Speaking to BBC News on the fringes of the congress, study leader Pavan
Sukhdev emphasized that the cost of natural decline dwarfs losses on the
financial markets.

"It's not only greater but it's also continuous, it's been happening every
year, year after year," he told BBC News.

* Teeb will... show the risks we run by not valuing [nature] adequately." *
Andrew Mitchell
Global Canopy Programme

"So whereas Wall Street by various calculations has to date lost, within the
financial sector, $1-$1.5 trillion, the reality is that at today's rate we
are losing natural capital at least between $2-$5 trillion every year."


The review that Mr Sukhdev leads, The Economics of Ecosystems and
Biodiversity
(Teeb [that's an abbreviation]), was initiated by Germany under its recent EU
presidency, with the European Commission providing funding.

The first phase concluded in May when the team released its finding that
forest decline could be costing about 7% of global GDP. The second phase
will expand the scope to other natural systems.

* Stern message *

Key to understanding his conclusions is that as forests decline, nature
stops providing services which it used to provide essentially for free.

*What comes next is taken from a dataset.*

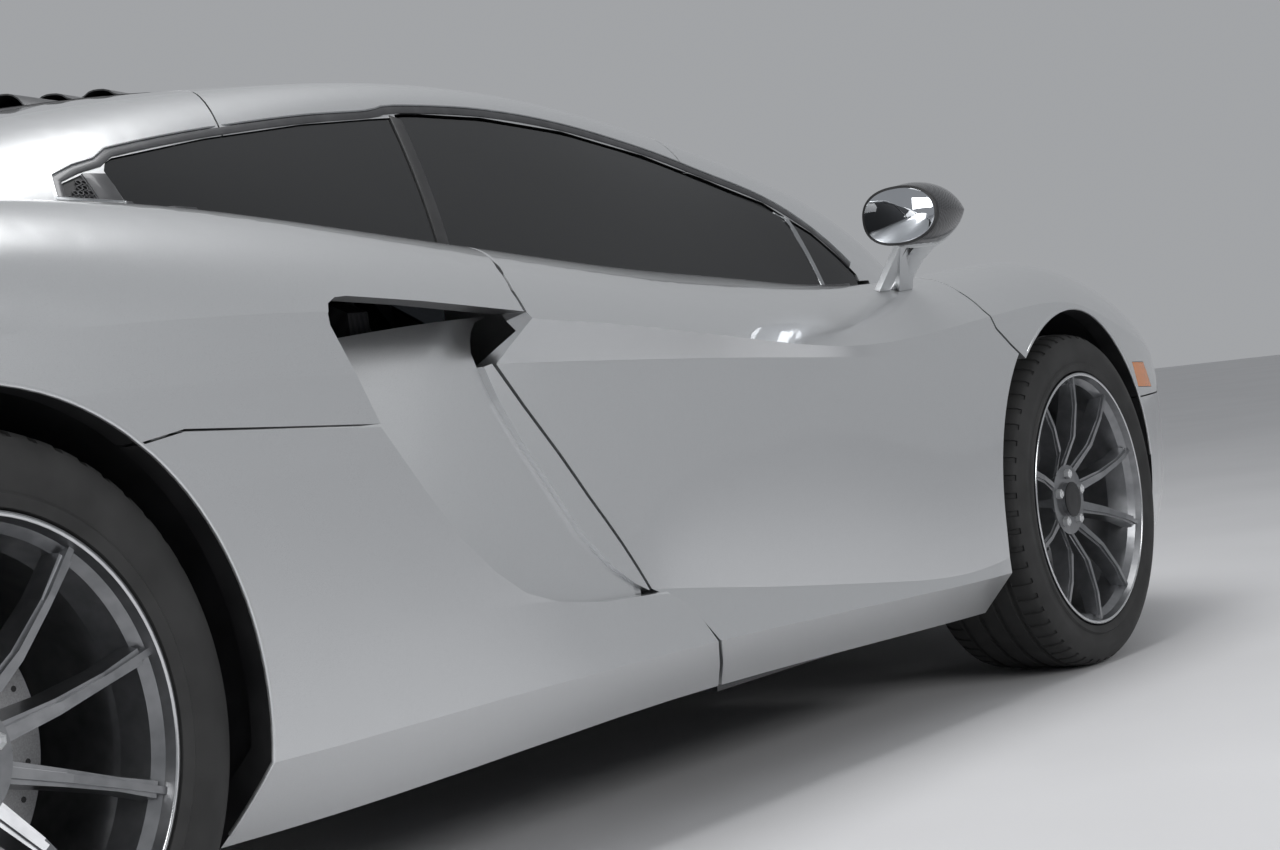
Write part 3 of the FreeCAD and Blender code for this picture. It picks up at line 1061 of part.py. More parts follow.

So the human economy either has to provide them instead, perhaps through
building reservoirs, building facilities to sequester carbon dioxide, or
farming foods that were once naturally available.

Or we have to do without them; either way, there is a financial cost.

The Teeb calculations show that the cost falls disproportionately on the
poor, because a greater part of their livelihood depends directly on the
forest, especially in tropical regions.

The greatest cost to western nations would initially come through losing a
natural absorber of the most important greenhouse gas.

Just as the Stern Review brought the economics of climate change into the
political arena and helped politicians see the consequences of their policy
choices, many in the conservation community believe the Teeb review will lay
open the economic consequences of halting or not halting the slide in
biodiversity.


"The numbers in the Stern Review enabled politicians to wake up to reality,"
said Andrew Mitchell, director of the Global Canopy Programme, an
organisation concerned with directing financial resources into forest
preservation.

"Teeb will do the same for the value of nature, and show the risks we run by
not valuing it adequately."

A number of nations, businesses and global organisations are beginning to
direct funds into forest conservation, and there are signs of a trade in
natural ecosystems developing, analogous to the carbon trade, although it is
clearly very early days.

Some have ethical concerns over the valuing of nature purely in terms of the
services it provides humanity; but the counter-argument is that decades of
trying to halt biodiversity decline by arguing for the intrinsic worth of
nature have not worked, so something different must be tried.

Whether Mr Sukhdev's arguments will find political traction in an era of
financial constraint is an open question, even though many of the
governments that would presumably be called on to fund forest protection are
the ones directly or indirectly paying for the review. [if you just removed subsidies, it would cost nothing...]

But, he said, governments and businesses are getting the point.

"Times have changed. Almost three years ago, even two years ago, their eyes
would glaze over.

"Today, when I say this, they listen. In fact I get questions asked - so how
do you calculate this, how can we monetize it, what can we do about it, why
don't you speak with so and so politician or such and such business."
[that the 'ecological modernization' turn we are talking about]

The aim is to complete the Teeb review by the middle of 2010, the date by
which governments are committed under the Convention of Biological Diversity
to have begun slowing the rate of biodiversity loss.